Repeat exactly the lines of the listing below, please, starting with the first and ending with the line containing "return np.where(picked <= 0.04045, picked"; leave out the rest.
## START
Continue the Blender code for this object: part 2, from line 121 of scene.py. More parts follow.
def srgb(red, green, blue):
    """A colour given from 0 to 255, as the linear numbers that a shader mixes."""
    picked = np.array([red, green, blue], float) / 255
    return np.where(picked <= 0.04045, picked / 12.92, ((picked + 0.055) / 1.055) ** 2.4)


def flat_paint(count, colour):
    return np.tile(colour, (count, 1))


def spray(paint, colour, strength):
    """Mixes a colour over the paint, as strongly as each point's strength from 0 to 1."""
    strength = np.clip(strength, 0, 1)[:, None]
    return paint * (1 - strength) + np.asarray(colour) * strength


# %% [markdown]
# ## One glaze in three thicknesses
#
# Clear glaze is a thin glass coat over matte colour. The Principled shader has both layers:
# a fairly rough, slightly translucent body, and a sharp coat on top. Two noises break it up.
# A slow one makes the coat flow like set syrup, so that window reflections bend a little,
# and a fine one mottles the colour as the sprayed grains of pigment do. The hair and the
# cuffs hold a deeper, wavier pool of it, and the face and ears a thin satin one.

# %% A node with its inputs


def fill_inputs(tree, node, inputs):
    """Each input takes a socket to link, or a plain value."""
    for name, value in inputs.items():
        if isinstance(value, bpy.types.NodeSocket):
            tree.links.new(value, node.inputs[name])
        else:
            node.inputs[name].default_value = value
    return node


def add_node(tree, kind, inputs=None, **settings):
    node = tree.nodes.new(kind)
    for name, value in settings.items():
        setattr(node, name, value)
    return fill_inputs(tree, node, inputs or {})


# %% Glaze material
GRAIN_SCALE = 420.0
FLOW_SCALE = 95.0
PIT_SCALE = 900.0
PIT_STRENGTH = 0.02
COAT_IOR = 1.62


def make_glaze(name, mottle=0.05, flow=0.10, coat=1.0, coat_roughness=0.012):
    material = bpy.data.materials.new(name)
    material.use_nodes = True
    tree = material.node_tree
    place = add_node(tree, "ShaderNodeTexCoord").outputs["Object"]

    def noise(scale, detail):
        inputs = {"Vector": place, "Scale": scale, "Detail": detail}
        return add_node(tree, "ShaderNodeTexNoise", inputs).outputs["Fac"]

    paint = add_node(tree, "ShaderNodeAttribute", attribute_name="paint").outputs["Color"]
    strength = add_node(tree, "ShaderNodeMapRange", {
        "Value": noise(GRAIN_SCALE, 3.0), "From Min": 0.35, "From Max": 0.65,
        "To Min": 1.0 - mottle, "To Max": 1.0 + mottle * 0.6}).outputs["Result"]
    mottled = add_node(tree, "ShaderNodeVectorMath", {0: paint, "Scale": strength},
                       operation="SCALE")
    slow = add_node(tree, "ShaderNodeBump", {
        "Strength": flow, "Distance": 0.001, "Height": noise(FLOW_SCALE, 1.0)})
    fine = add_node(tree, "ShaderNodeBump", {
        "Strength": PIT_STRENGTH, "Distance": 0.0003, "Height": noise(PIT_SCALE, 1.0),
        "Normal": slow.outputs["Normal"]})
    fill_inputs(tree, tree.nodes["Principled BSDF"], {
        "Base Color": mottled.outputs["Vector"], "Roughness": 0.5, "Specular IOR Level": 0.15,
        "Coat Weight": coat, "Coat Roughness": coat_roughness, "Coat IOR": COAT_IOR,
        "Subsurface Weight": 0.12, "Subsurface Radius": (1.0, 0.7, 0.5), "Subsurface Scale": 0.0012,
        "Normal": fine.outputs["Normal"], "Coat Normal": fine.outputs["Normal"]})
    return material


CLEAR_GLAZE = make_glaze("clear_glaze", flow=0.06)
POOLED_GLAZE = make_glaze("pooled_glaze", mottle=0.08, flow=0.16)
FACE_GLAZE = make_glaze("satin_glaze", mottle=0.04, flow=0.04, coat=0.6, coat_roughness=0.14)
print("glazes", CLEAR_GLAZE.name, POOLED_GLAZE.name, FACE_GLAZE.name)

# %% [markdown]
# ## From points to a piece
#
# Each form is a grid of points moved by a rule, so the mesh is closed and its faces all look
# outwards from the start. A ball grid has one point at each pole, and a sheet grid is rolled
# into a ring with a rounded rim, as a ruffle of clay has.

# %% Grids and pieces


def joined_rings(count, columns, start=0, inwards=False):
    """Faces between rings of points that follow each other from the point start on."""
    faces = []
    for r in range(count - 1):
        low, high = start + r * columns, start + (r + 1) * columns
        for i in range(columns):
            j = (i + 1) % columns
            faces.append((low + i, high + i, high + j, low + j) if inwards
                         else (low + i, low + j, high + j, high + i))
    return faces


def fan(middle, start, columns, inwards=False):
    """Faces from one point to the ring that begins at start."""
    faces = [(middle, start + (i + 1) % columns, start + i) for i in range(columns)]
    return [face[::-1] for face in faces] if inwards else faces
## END
Worked solution:
Continue the Blender code for this object: part 2, from line 121 of scene.py. More parts follow.
def srgb(red, green, blue):
    """A colour given from 0 to 255, as the linear numbers that a shader mixes."""
    picked = np.array([red, green, blue], float) / 255
    return np.where(picked <= 0.04045, picked / 12.92, ((picked + 0.055) / 1.055) ** 2.4)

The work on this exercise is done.